While she heard her voice crisply explaining, "Why, you see, mother dear, I simply had to get some work done for the office-" Una was telling herself, "Some day he will kiss me, and I'm not sorry he didn't to-night-not now any more I'm not.... It's so strange-I like to have him touch me, and I simply never could stand other men touching me!... I wonder if he's excited now, too? I wonder what he's doing.... Oh, I'm glad, glad I loved his hands!"

CHAPTER VI

"I never thought a nice girl could be in love with a man who is bad, and I s'pose Walter is bad. Kind of. But maybe he'll become good."

So Una simple-heartedly reflected on her way to the Subway next morning. She could not picture what he would do, now that it was hard, dry day again, and all the world panted through dusty streets. And she recklessly didn't care. For Walter was not hard and dry and dusty; and she was going to see him again! Sometimes she was timorous about seeing him, because he had read the longing in her face, had known her soul with its garments thrown away. But, timorous or not, she had to see him; she would never let him go, now that he had made her care for him.

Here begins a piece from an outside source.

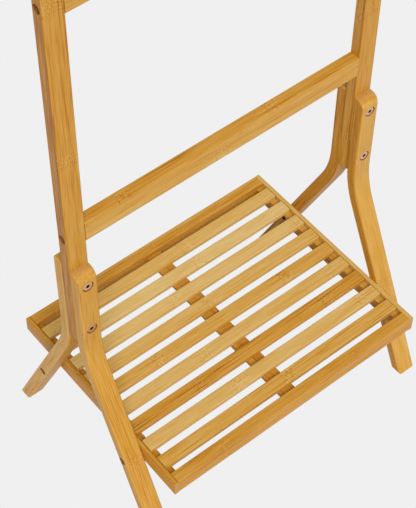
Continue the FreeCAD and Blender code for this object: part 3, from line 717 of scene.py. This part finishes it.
def zinc_steel(name, dull, bright):
    """Plated steel with a faint cloudy tint; the mesh's own mark tells where painted shade makes it
    almost black: the socket's walls and floor, and whole bolts at the bottom of deep seats."""
    material = bpy.data.materials.new(name)
    material.use_nodes = True
    tree = material.node_tree
    spot = tree.nodes.new("ShaderNodeTexCoord").outputs["Object"]
    haze = place(tree, "ShaderNodeTexNoise", {"Vector": spot, "Scale": HAZE_PER_METRE,
                                              "Detail": HAZE_DETAIL}).outputs["Fac"]
    painted_socket_shade = place(tree, "ShaderNodeAttribute", {}, attribute_name="painted_socket_shade").outputs["Fac"]
    tint = mix_colours(tree, painted_socket_shade, mix_colours(tree, haze, dull, bright), SOCKET_PAINTED_SHADE)
    rough = sum_of(tree, "ADD", sum_of(tree, "MULTIPLY", haze, STEEL_ROUGH_SPREAD), STEEL_ROUGH)
    skin = tree.nodes["Principled BSDF"]
    tree.links.new(tint, skin.inputs["Base Color"])
    tree.links.new(rough, skin.inputs["Roughness"])
    skin.inputs["Metallic"].default_value = 1.0
    return material


steel = zinc_steel("zinc_plated_steel", (0.62, 0.33, 0.17, 1), (0.94, 0.62, 0.38, 1))
dark_steel = zinc_steel("dark_steel", (0.07, 0.035, 0.018, 1), (0.16, 0.085, 0.045, 1))
for node in ("rail_inserts", "tray_inserts", "slat_screws"):
    dress(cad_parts[node], dark_steel)
print("steels:", steel.name, "and", dark_steel.name)

# %% A turned bolt with a hexagon socket
AROUND = 48
SOCKET_FLATS = 0.004
SOCKET_DEPTH = 0.0025
HEAD_HEIGHT = 0.004


def cap_bolt(head, shank, length):
    """Rings of a bolt along +Z, its head up and the underside of the head at 0.  head and shank
    are radii.  A socket ring's radius is flats / (2 cos a), a measured from a flat's middle."""
    angle = np.linspace(0, 2 * np.pi, AROUND, endpoint=False)
    hexagon = SOCKET_FLATS / 2 / np.cos((angle % (np.pi / 3)) - np.pi / 6)
    top, bottom = HEAD_HEIGHT, HEAD_HEIGHT - SOCKET_DEPTH
    socket = [  # share of the hexagon, height
        (0.93, bottom), (1.0, bottom + 0.0001), (1.0, bottom + 0.0008), (1.0, top - 0.0004),
        (1.04, top - 0.0002)]
    face = [  # radius, height: from the socket's rim over the head's rounded edge and down its side
        (0.0028, top), (0.0031, top), (head - 0.0011, top), (head - 0.0007, top),
        (head - 0.0003, top - 0.0001), (head - 0.0001, top - 0.0003), (head, top - 0.0006),
        (head, top - 0.0012), (head, 0.0005)]
    under = [  # radius, height: the underside, the shank and its chamfered end
        (head, 0.0002), (head - 0.0002, 0.0), (head - 0.0005, 0.0), (shank + 0.0003, 0.0),
        (shank, -0.0003), (shank, -0.001), (shank, 0.001 - length),
        (shank - 0.0002, 0.0004 - length), (shank - 0.0006, -length), (shank - 0.0010, -length)]
    drill_tip = [(0.0006, bottom - 0.0004)]
    rings = np.array(drill_tip + socket + face + under)
    radius = np.repeat(rings[:, :1], AROUND, axis=1)
    radius[1:1 + len(socket)] *= hexagon
    height = np.broadcast_to(rings[:, 1:], radius.shape)
    return np.stack([radius * np.cos(angle), radius * np.sin(angle), height], -1)[::-1]


print("a bolt's rings have the shape", cap_bolt(0.0065, 0.003, 0.0295).shape)

# %% Put copies of a bolt in their seats
SOCKET_RIM = 0.0026


def stand_bolts(name, node, bolt, seats, ways, painted_hole_shade=0.0):
    """Copies of one bolt, one per seat; way k is where bolt k's head faces, and the last argument
    is how much painted shade covers the whole bolt at the bottom of its hole."""
    turns = np.array([Vector(way).to_track_quat("Z", "X").to_matrix() for way in ways])
    placed = np.einsum("kij,rcj->krci", turns, bolt) + np.array(seats)[:, None, None, :]
    made = weave_grid(name, placed, closed=True, capped=True)
    # Painted shade: the socket's walls and floor are marked to be almost black.
    inside = (np.hypot(bolt[..., 0], bolt[..., 1]) < SOCKET_RIM) & (bolt[..., 2] > 0)
    tips, floors = np.zeros(len(seats)), np.ones(len(seats))
    painted_socket_shade = np.concatenate([np.tile(inside.ravel(), len(seats)), tips, floors])
    painted_socket_shade = np.maximum(painted_socket_shade, painted_hole_shade).astype(np.float32)
    made.data.attributes.new("painted_socket_shade", "FLOAT", "POINT").data.foreach_set("value", painted_socket_shade)
    dress(made, steel)
    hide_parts(node)
    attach(made, "root")


print("a socket lies within", SOCKET_RIM, "m of its bolt's axis")

# %% Leg bolts and sleeve nuts
SHANK = 0.003
SLEEVE = 0.004
LEG_HEAD = 0.0065
LEG_SEAT = 0.0195
LEG_BOLT_LENGTH = 0.0295
SLEEVE_LENGTH = 0.0175

leg_spots = [(x, z) for x in (-BAR_MIDDLE, BAR_MIDDLE) for z in LEG_BOLT_LEVELS]
stand_bolts("leg_bolt_pieces", "leg_bolts", cap_bolt(LEG_HEAD, SHANK, LEG_BOLT_LENGTH),
            [(x, -LEG_SEAT, z) for x, z in leg_spots], [(0, -1, 0)] * len(leg_spots))
stand_bolts("sleeve_nut_pieces", "leg_sleeve_nuts", cap_bolt(LEG_HEAD, SLEEVE, SLEEVE_LENGTH),
            [(x, LEG_SEAT, z) for x, z in leg_spots], [(0, 1, 0)] * len(leg_spots))

# %% Rail bolts and tray bolts
SIDE_HEAD = 0.005
SIDE_SEAT = 0.2175
RAIL_BOLT_LENGTH = 0.040
TRAY_BOLT_LENGTH = 0.032


def stand_side_bolts(name, node, length, spots):
    """Bolts that enter from the left and right at (y, z), each at the bottom of a deep seat."""
    seats = [(side, y, z) for side in (-1, 1) for y, z in spots]
    # These bolts get painted shade all over, for lying at the bottom of a deep seat.
    stand_bolts(name, node, cap_bolt(SIDE_HEAD, SHANK, length),
                [(side * SIDE_SEAT, y, z) for side, y, z in seats],
                [(side, 0, 0) for side, y, z in seats], painted_hole_shade=1.0)


stand_side_bolts("rail_bolt_pieces", "rail_bolts", RAIL_BOLT_LENGTH,
                 [(0.0, level) for level in RAIL_LEVELS])
stand_side_bolts("tray_bolt_pieces", "tray_bolts", TRAY_BOLT_LENGTH,
                 [(y, TRAY_BOLT_LEVEL) for y in (-TRAY_BOLT_OUT, TRAY_BOLT_OUT)])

Walter was not in sight when she entered the offices, and she was instantly swept into the routine. Not clasping hands beguiled her, but lists to copy, typing errors to erase, and the irritating adjustment of a shift-key which fiendishly kept falling. For two hours she did not see him.

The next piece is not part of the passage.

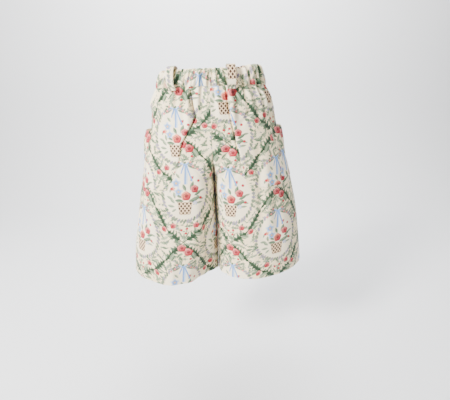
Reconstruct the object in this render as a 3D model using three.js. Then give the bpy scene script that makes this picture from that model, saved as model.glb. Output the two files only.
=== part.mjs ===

About ten-thirty she was aware that he was prosaically strolling toward her.

Hundreds of times, in secret maiden speculations about love, the girl Una had surmised that it would be embarrassing to meet a man the morning after you had yielded to his caress. It had been perplexing-one of those mysteries of love over which virgins brood between chapters of novels, of which they diffidently whisper to other girls when young married friends are amazingly going to have a baby. But she found it natural to smile up at Walter.... In this varnished, daytime office neither of them admitted their madness of meeting hands.

He merely stooped over her desk and said, sketchily, "Mornin', little Goldie."

Then for hours he seemed to avoid her. She was afraid. Most of all, afraid of her own desire to go to him and wail that he was avoiding her.

At three o'clock, when the office tribe accept with naïve gratitude any excuse to talk, to stop and tell one another a new joke, to rush to the window and critically view a parade, Una saw that Walter was beginning to hover near her. She was angry that he did not come straight to her. He did not seem quite to know whether he wanted her or not. But her face was calm above her typing while she watched him peer at her over the shoulder of S. Herbert Ross, to whom he was talking. He drew nearer to her. He examined a poster. She was oblivious of him. She was conscious that he was trying to find an excuse to say something without openly admitting to the ever-spying row of stenographers that he was interested in her. He wambled up to her at last and asked for a letter she had filed for him. She knew from the casual-looking drop of his eyes that he was peering at the triangle of her clear-skinned throat, and for his peeping uneasiness she rather despised him. She could fancy herself shouting at him, "Oh, stop fidgeting! Make up your mind whether you like me or not, and hurry up about it. I don't care now."

In which secret defiance she was able to luxuriate-since he was still in the office, not gone from her forever!-till five o'clock, when the detached young men of offices are wont to face another evening of lonely irrelevancy, and desperately begin to reach for companionship.

At that hour Walter rushed up and begged, "Goldie, you must come out with me this evening."